IO – Chinese official have reported the total number of coronavirus cases now stands above 75,000, with a death toll reaching more than 2,000 people. All but five of the deaths have occured in China, and the vast majority of those infected are in China, as well. Which see large numbers of Chinese tourists every year, have reported over one hundred cases and only a handful of fatalities. The actual number of cases could, of course, be much higher. According to Dr. Anthony Fauci, director of the National Institute for Allergy and Infectious Diseases based in the U.S.A., “What is not getting counted is a large number of people who are either asymptomatic or minimally symptomatic, so the denominator of your equation is likely much much larger.” 

Fears the coronavirus could turn into a global pandemic are valid, but the critical question, when will it peak? 

There are those who believe that once warmer weather arrives, the virus will plateau. While we can be cautiously optimistic, medical experts warn that most coronaviruses are not seasonal. However, according to Amesh Adalja, an infectious disease physician at Johns Hopkins, it appears this coronavirus, known as COVID-19, has the characteristics of a common-cold and could taper off with the approach of spring and summer. Still, that is only good news for the Northern Hemisphere because when that happens, the southern half of the globe heads into fall and winter. Which means in countries like Australia, there could easily be an increased transmission of the disease. 

Such uncertainty, about how far spread is the disease and when it will finally become less of a threat has already caused disruptions in the global economy, not just China. And as the COVID-19 coronavirus continues, the impact on business will multiply. 

Already the airline and tourism industries have been hard hit. Out of an estimated 1.4 billion tourists annually, more than 10 percent are outbound from China. The telecoms and automoblle sectors have also suffered due to disruptions in the global supply chain, of which China is an important player. 

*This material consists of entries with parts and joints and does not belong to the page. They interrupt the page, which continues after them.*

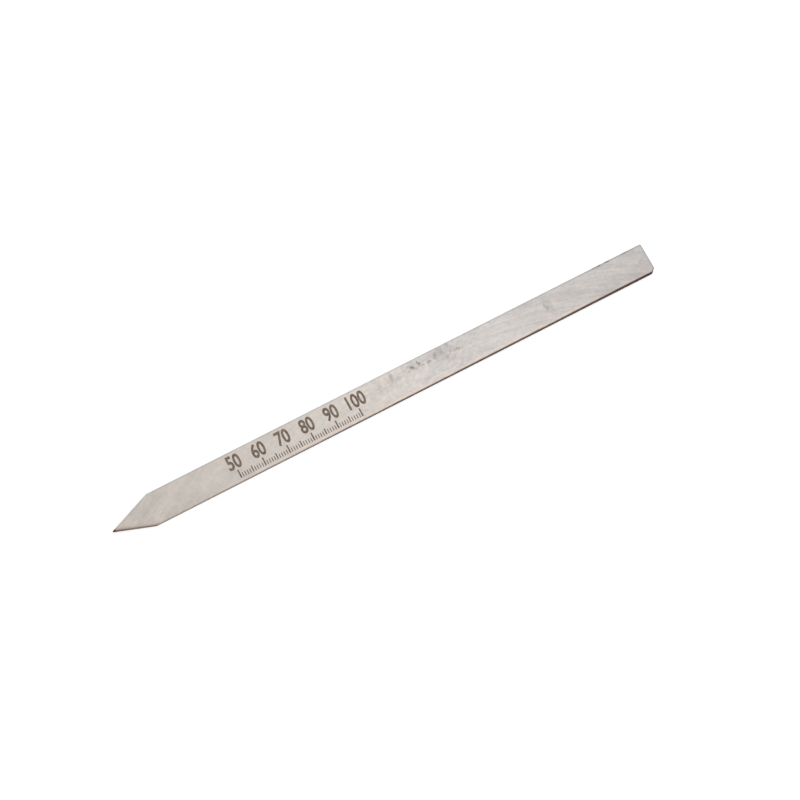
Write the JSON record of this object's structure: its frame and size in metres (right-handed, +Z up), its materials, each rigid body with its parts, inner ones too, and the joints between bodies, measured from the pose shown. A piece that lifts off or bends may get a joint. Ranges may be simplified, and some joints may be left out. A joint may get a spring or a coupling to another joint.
{
  "type": "parting tool blade",
  "caption": "Thin flat steel bar, square at the butt, with two bevels ground to a cutting edge across its thickness, for parting off turned wood.",
  "frame": {"origin": "on the surface the blade lies on, under the middle of its length and width", "axes": "+X runs along the blade from the cutting edge to the butt, +Y across the blade, +Z up through its thickness"},
  "size_m": [0.225, 0.012, 0.002],
  "materials": {
    "ground_steel": "surface ground in long arcs, satin, with darker narrow edges and an etched depth scale on one side"
  },
  "bodies": {
    "root": {"blade": "ground_steel"}
  },
  "joints": []
}
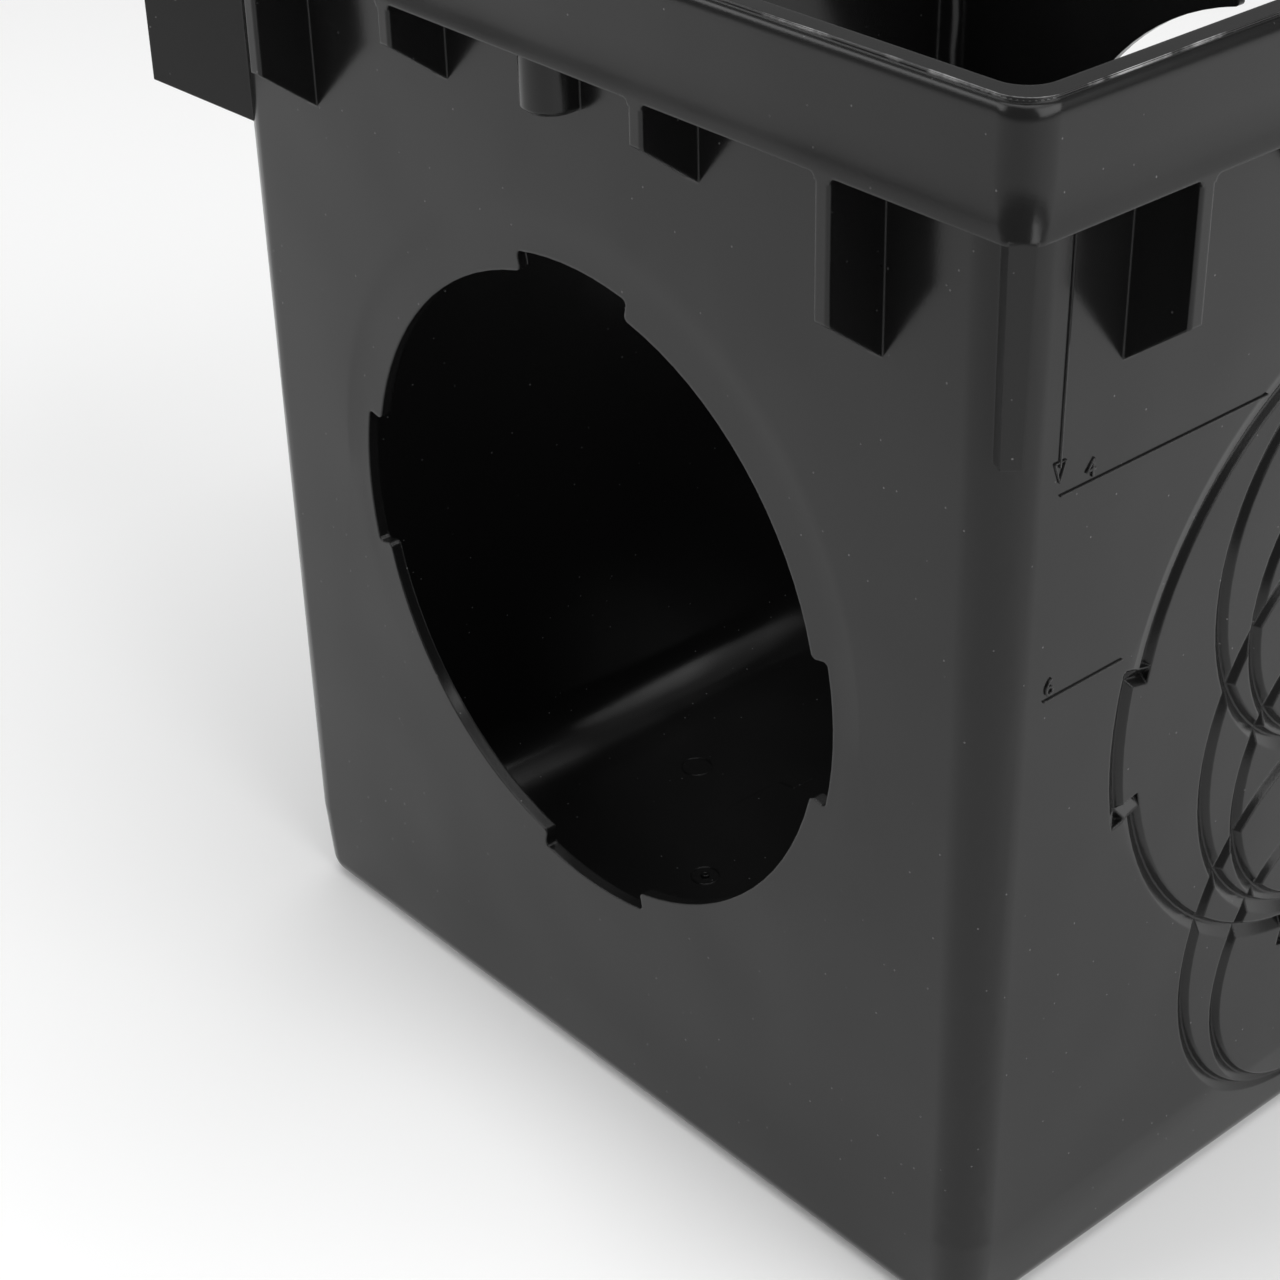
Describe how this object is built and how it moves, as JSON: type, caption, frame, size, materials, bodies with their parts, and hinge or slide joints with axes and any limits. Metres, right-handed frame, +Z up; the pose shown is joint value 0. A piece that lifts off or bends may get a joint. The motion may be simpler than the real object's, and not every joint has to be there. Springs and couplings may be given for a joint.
{
  "type": "catch basin",
  "caption": "Square one-piece plastic catch basin: open box with a flanged rim that seats a grate, bayonet pipe openings front and back, knockout panels on the sides.",
  "frame": {"origin": "middle of the underside", "axes": "+Z up out of the open top; +X and -X face the sides with knockout grooves; +Y and -Y face the sides with open pipe sockets"},
  "size_m": [0.309, 0.309, 0.332],
  "materials": {
    "black_plastic": "satin injection-moulded black polyolefin"
  },
  "bodies": {
    "root": {"basin_body": "black_plastic"}
  },
  "joints": []
}
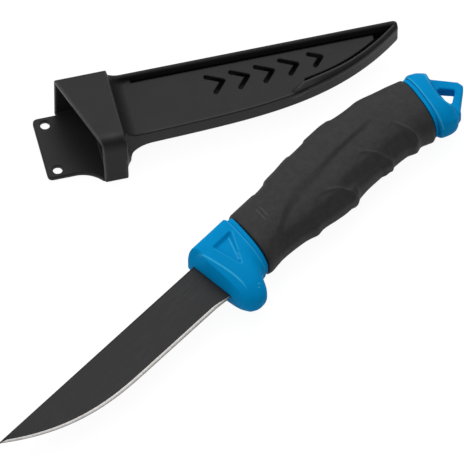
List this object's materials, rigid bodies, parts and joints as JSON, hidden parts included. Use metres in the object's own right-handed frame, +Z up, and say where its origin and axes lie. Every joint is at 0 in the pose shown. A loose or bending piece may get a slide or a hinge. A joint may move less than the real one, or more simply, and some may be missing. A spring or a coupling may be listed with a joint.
{
  "type": "fishing knife",
  "caption": "Fixed-blade fishing knife with a finger guard, rubber grip and lanyard loop, lying drawn beside its moulded sheath with a screw-on tab.",
  "frame": {"origin": "under the middle of the row's box, on the surface that the sheath and the knife lie on", "axes": "+X along the sheath towards its tip, +Y towards the straight back of the sheath, +Z up out of the surface"},
  "size_m": [0.1976, 0.1414, 0.022],
  "materials": {
    "blackened_steel": "stainless steel with a dark satin coating, bare and bright on the ground edge",
    "blue_plastic": "satin moulded plastic, cyan blue",
    "grip_rubber": "matt, finely grained soft rubber, charcoal",
    "sheath_plastic": "matt, finely eroded moulded plastic, charcoal"
  },
  "bodies": {
    "sheath": {"sheath": "sheath_plastic"},
    "knife": {"blade": "blackened_steel", "handle_core": "blue_plastic", "grip_sleeve": "grip_rubber", "pommel_cap": "blue_plastic"}
  },
  "joints": [
    {"name": "knife_draw", "type": "slide", "parent": "sheath", "child": "knife", "axis": [0.83, 0.5577, 0], "range_m": [0, 0.12]}
  ]
}
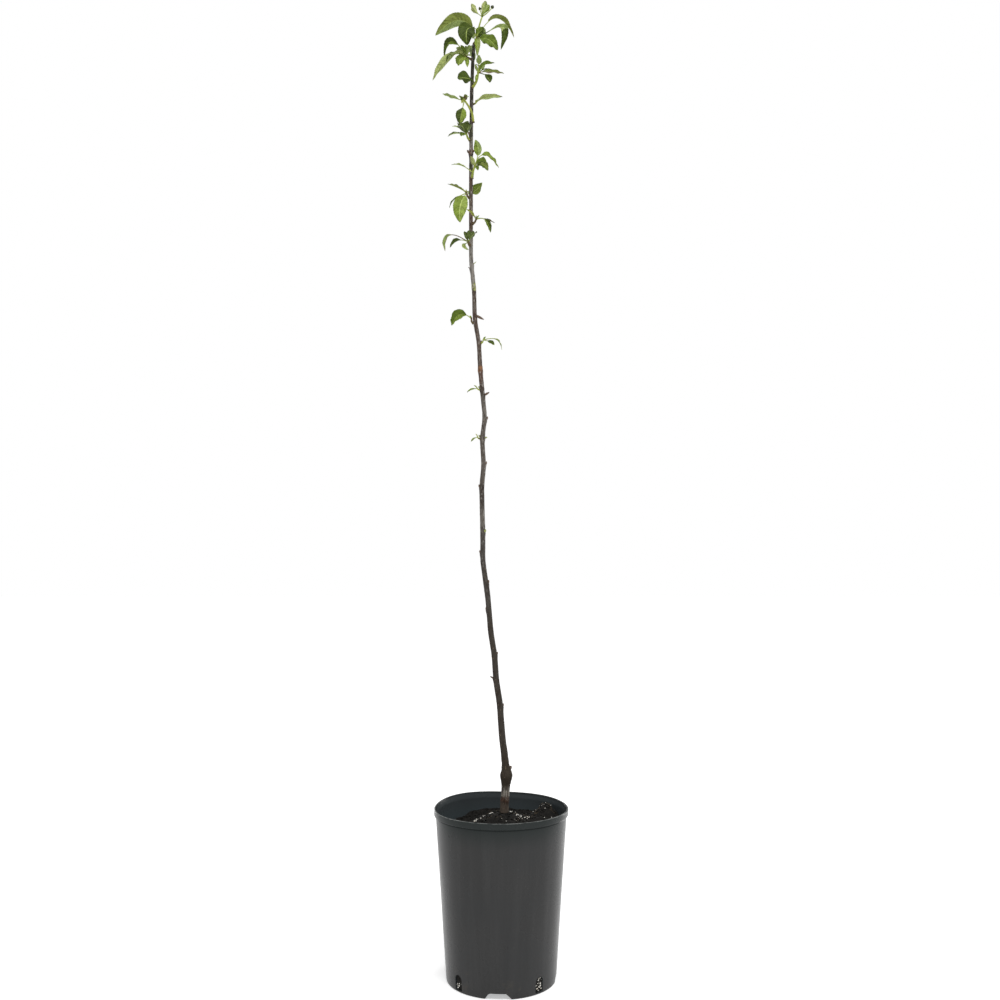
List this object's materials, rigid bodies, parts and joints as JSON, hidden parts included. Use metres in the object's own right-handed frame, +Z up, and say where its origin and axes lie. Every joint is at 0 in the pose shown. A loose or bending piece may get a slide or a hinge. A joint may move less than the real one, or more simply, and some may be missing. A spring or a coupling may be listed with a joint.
{
  "type": "potted young fruit tree",
  "caption": "Slender grafted young tree with sparse tufts of leaves on its upper third, standing in a tall round dark grey nursery pot filled with potting soil.",
  "frame": {"origin": "middle of the pot's flat underside, where it stands on the ground", "axes": "+Z up along the tree, +X to the right and -Y towards the viewer of the picture"},
  "size_m": [0.1817, 0.18, 1.3183],
  "materials": {
    "pot_plastic": "satin, moulded dark grey plastic",
    "potting_soil": "dull, dark crumbly potting soil with white perlite",
    "bark": "dull grey brown bark",
    "leaf_green": "satin green leaves and shoots"
  },
  "bodies": {
    "root": {"pot": "pot_plastic", "soil": "potting_soil", "trunk": "bark", "tuft_01": "leaf_green", "tuft_02": "leaf_green", "tuft_03": "leaf_green", "tuft_04": "leaf_green", "tuft_05": "leaf_green", "tuft_06": "leaf_green", "tuft_07": "leaf_green", "tuft_08": "leaf_green", "tuft_09": "leaf_green", "tuft_10": "leaf_green", "tuft_11": "leaf_green", "tuft_12": "leaf_green", "tuft_13": "leaf_green", "tuft_14": "leaf_green"}
  },
  "joints": []
}
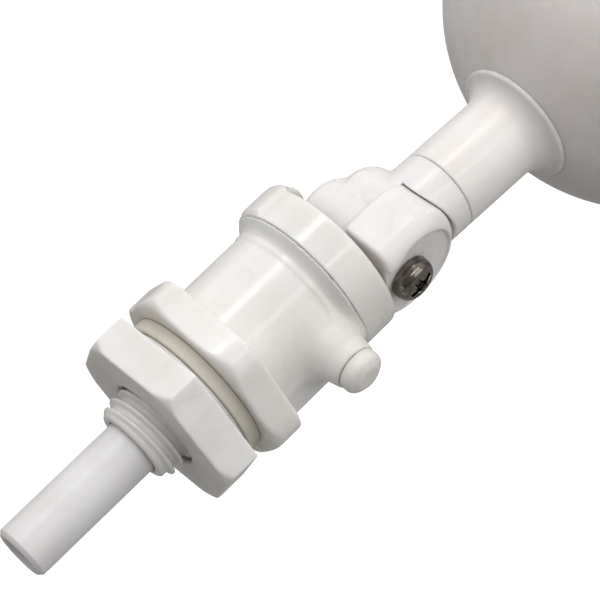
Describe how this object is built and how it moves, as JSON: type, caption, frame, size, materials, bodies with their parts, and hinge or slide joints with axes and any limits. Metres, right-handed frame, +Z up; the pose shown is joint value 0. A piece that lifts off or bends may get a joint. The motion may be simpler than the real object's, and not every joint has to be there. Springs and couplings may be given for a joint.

What this means for Indonesia will depend, of course, on how long the COVID-19 remains a threat, but what is certain is that there will be economic costs. Out of Indonesia’s 16 million tourist arrivals in 2019, more than 2 million, or 12.5 percent came from China. As fear spreads about getting infected, less and less people are travelling in general, which 

means, like elsewhere, Indonesia’s airlines and hotels will suffer, not to mention local economies such as Bali’s which rely heavily upon tourism. 

Because China is Indonesia’s biggest trading partner, obviously exports to China will decline as Its economy slows. But it will not just be Indonesia-China trade that will be affected: as other economies in the region begin to feel the pinch, especially those who trade heavily with China, so too will their economies take a hit and as a consequence regional trade will decline. 

Another, yet even more interesting question is how the COVID-19 virus will affect China’s relations with the outside world in general. Multinational companies will need to rethink their supply- chain risk with China, which could prompt boardrooms to pivot towards other countries to hedge their risk. In its foreign relations, there could be a spillover effect, as well, depending upon how Beijing handles the crisis. Any major misstep, and it is a sure bet that China’s prestige will be dented, which will then prompt politicians to reconsider their alliances.